The subject of real estate is usually treated as a 'facilities' based problem, and as such it is not one that IT generally gets involved in justifying, but so too was power treated in this manner at one time. It becomes especially germane in smaller data centers and other small venues, such as LAN equipment closets, comms centers and the smaller server farms, where I devote a great deal of my time and focus on bringing new efficiencies.

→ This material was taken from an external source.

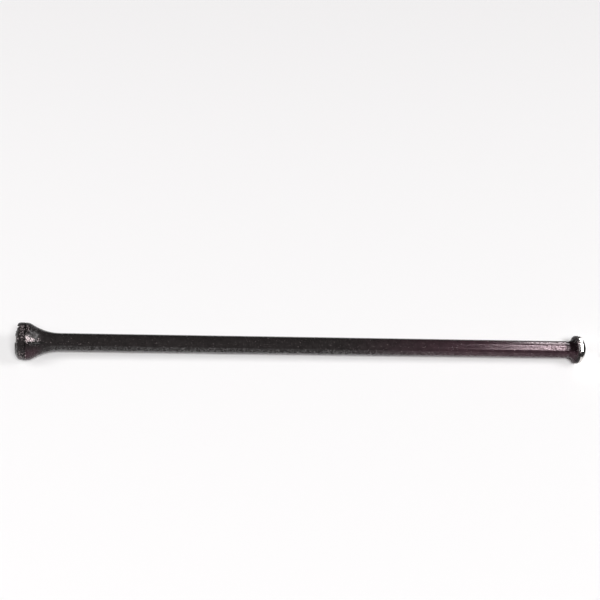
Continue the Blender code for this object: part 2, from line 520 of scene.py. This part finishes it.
# %% [markdown]
# ## Materials
# Colours are written as the hex values that a screen shows, and one function turns them to the linear
# values that the renderer works with. One small function adds a node with its settings and its links,
# and gives back the output that is wanted of it. A Map Range node has its value on input 0, the range
# that this comes from on 1 and 2, and the range that it goes to on 3 and 4. A Mix node of colours has
# its two colours on inputs 6 and 7 and its result on output 2.

# %% Helpers for materials
WHITE = "#FFFFFF"
MATH = "ShaderNodeMath"
MAP_RANGE = "ShaderNodeMapRange"
MIX = "ShaderNodeMix"
NOISE = "ShaderNodeTexNoise"
BUMP = "ShaderNodeBump"
COLOURS = "RGBA"                 # the kind of Mix node that mixes two colours
MIXED = 2                        # and the number of its output


def linear(hex_text):
    shown = [int(hex_text[start:start + 2], 16) / 255 for start in (1, 3, 5)]
    return tuple(c / 12.92 if c <= 0.04045 else ((c + 0.055) / 1.055) ** 2.4 for c in shown) + (1.0,)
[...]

The larger subject, that of real estate costs in general, among other things (including how "all"-copper-based LANs in work areas today are taken for granted and considered as being ossified in place), unfortunately exists directly in the middle of many operators' and IT managers' blind spots. Yet, when viewed as a function of total "actual" costs to the enterprise, real estate (and power) comprise a large share of 'fully burdened infrastructure costs' on a par with big-box data centers, although it's far more difficult to get an accurate picture and characterize quantitatively all of the millions of smaller enclosures that exist today.

Great post, btw. Thanks.

frank@fttx.org

------
Sunday, September 19, 2010 11:25:28 AM (Pacific Standard Time, UTC-08:00)
My apologies, James, for my earlier misrepresentation of your name. Since that was the second time I've done this now, I think it's time I wrote a script ;)

Frank

------
Frank A. Coluccio
Monday, September 20, 2010 3:57:28 AM (Pacific Standard Time, UTC-08:00)
Frank, I agree, the outside-the-box infrastructure including wan infrastructure, net gear, wiring closets, and client devices consumes more power than the data centers on which the depend. And, small scale infrastructure like wiring closest are often poorly designed and inefficient.

--jrh
James Hamilton, jrh@mvdirona.com
Monday, September 20, 2010 4:40:28 AM (Pacific Standard Time, UTC-08:00)
One item that might change these calcs. quite a lot (and make IT and overall power consumption a much large portion) is that the bricks and mortar actually have to be amortized (as required by tax laws) at between 27 and 30 years (not 10 to 15).
Wayne Barker
Monday, September 20, 2010 5:50:26 AM (Pacific Standard Time, UTC-08:00)
Wayne, in your comment you mentioned that brick and mortar facilities are normally amortized over 27 to 30 years and this could lead to "IT and overall power consumption being a larger portion". That's considerably longer than I'm used to but let's take a look at it. As I suspect you know, the challenge is the current rate of change. Trying to use 30 year old datacenter technology is tough and the current rate of change is now much faster than it was even 15 years ago. A 1980 DC isn't worth much.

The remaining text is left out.